Автор Expositio Totius Mundi повествует о купцах из Нисибиса и Эдессы, которые обогатились благодаря посредничеству между Персией и Римской империей: они торговали всем, «кроме бронзы и железа, потому что бронзу и железо не разрешено передавать врагу».

Этот вопрос имеет большее значение, чем может показаться на первый взгляд. Даже персидский царь не мог вооружить свою армию так, как этого требовала полномасштабная война с римлянами в 337 году. Однако его ресурсы были огромны по сравнению с ресурсами северных варваров. Так, немногочисленный народ буры, воевавший с императором Коммодом в конце II века, неоднократно был вынужден просить римлян даровать им перемирие с тем, чтобы они могли перевооружиться и продолжать борьбу! В 562 году посланцы кочевников-аваров приехали в Константинополь и занялись покупкой оружия, так как планировали в скором времени напасть на римлян. Но им не повезло. Римляне хорошо знали об их намерениях: они взяли плату за оружие, но затем арестовали посланцев и оружие у них забрали.

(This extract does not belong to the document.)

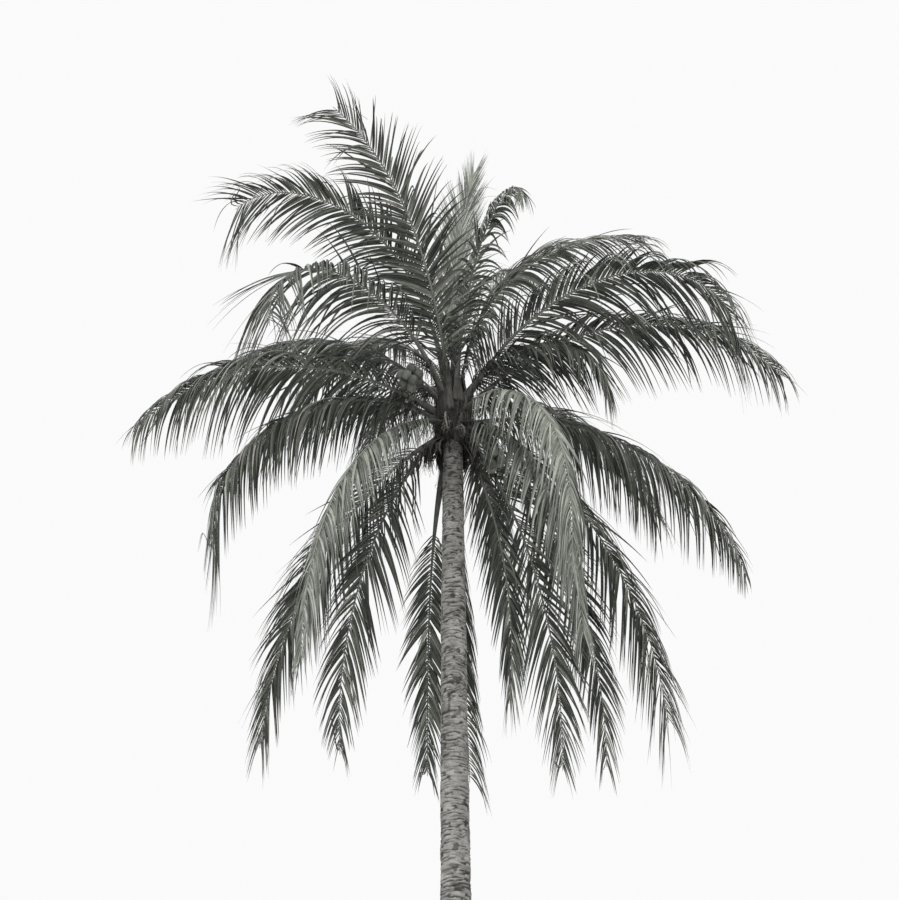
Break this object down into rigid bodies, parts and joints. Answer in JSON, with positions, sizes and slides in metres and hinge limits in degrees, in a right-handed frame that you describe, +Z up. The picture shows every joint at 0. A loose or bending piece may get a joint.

Тех, кому было разрешено свободно торговать на границе и заходить на римскую территорию, было немного. Все эти случаи казались римским авторам достойными упоминания. Гермундуры, германское племя, чья территория граничила с Империей в окрестностях Регенсбурга на Дунае, были «лояльны» к римскому правительству, в чем оно имело возможность убедиться. Поэтому им, единственным среди германцев, в середине I века н. э. было позволено не только торговать на римском берегу Дуная, но и пересекать его в любом месте, продвигаться в глубь провинции Реция без всякого надзора и продавать и покупать товары где угодно. Они даже имели право, по желанию, заходить в Аугсбург Augusta Vindelicorum), торговый город, лежащий на пути из Италии, который вел через перевал Бреннер к рейнским армиям. Они могли смотреть на дома и виллы римлян, что было важным военным преимуществом в том случае, если бы они планировали набеги на жителей провинции. Нам неизвестно, почему гермундуры получили такую привилегию. Все, что мы знаем, — это то, что они были «лояльны» к римлянам. Однако другие германские народы могли бы назвать такое поведение гермундуров предательством.

Торговцев из других германских племен, если они и получали разрешение входить в римские провинции, разоружали на границе, и дальше они путешествовали в сопровождении военного конвоя. Торговать им позволялось только в крепостях, расположенных вдоль границы. Они не имели права продвигаться в глубь территории, и, таким образом, все, что они видели во время посещения провинций, — это военные лагеря и оружие солдат. Это зрелище должно было заставить варваров хорошо подумать, прежде чем совершить набег. Не случайно тенктеры жаловались жителям Кельна в 70 году нашей эры на то, что их с позором заставляют разоружаться, прежде чем пересечь Рейн, передвигаться под надзором и к тому же платить за право въезда на римскую территорию. Жители Кельна, несмотря на свое сложное положение в нестабильном 70 году, согласились отменить въездную плату и таможенную пошлину на товары, ввозимые в Империю и вывозимые из нее через их город, однако они не сняли запрета на переправу германцев через Рейн ночью или с оружием. По сути дела, гермундурские торговцы были в I веке единственными, кто имел привилегию ехать куда угодно и разносить свои товары от города к городу, от виллы к вилле. Впрочем, они, как считают, недолго наслаждались своей удачей. В конце II века маркоманны из Богемии, видимо, получили право свободной торговли, а везеготы на несколько лет вырвали это право военной силой в середине IV века.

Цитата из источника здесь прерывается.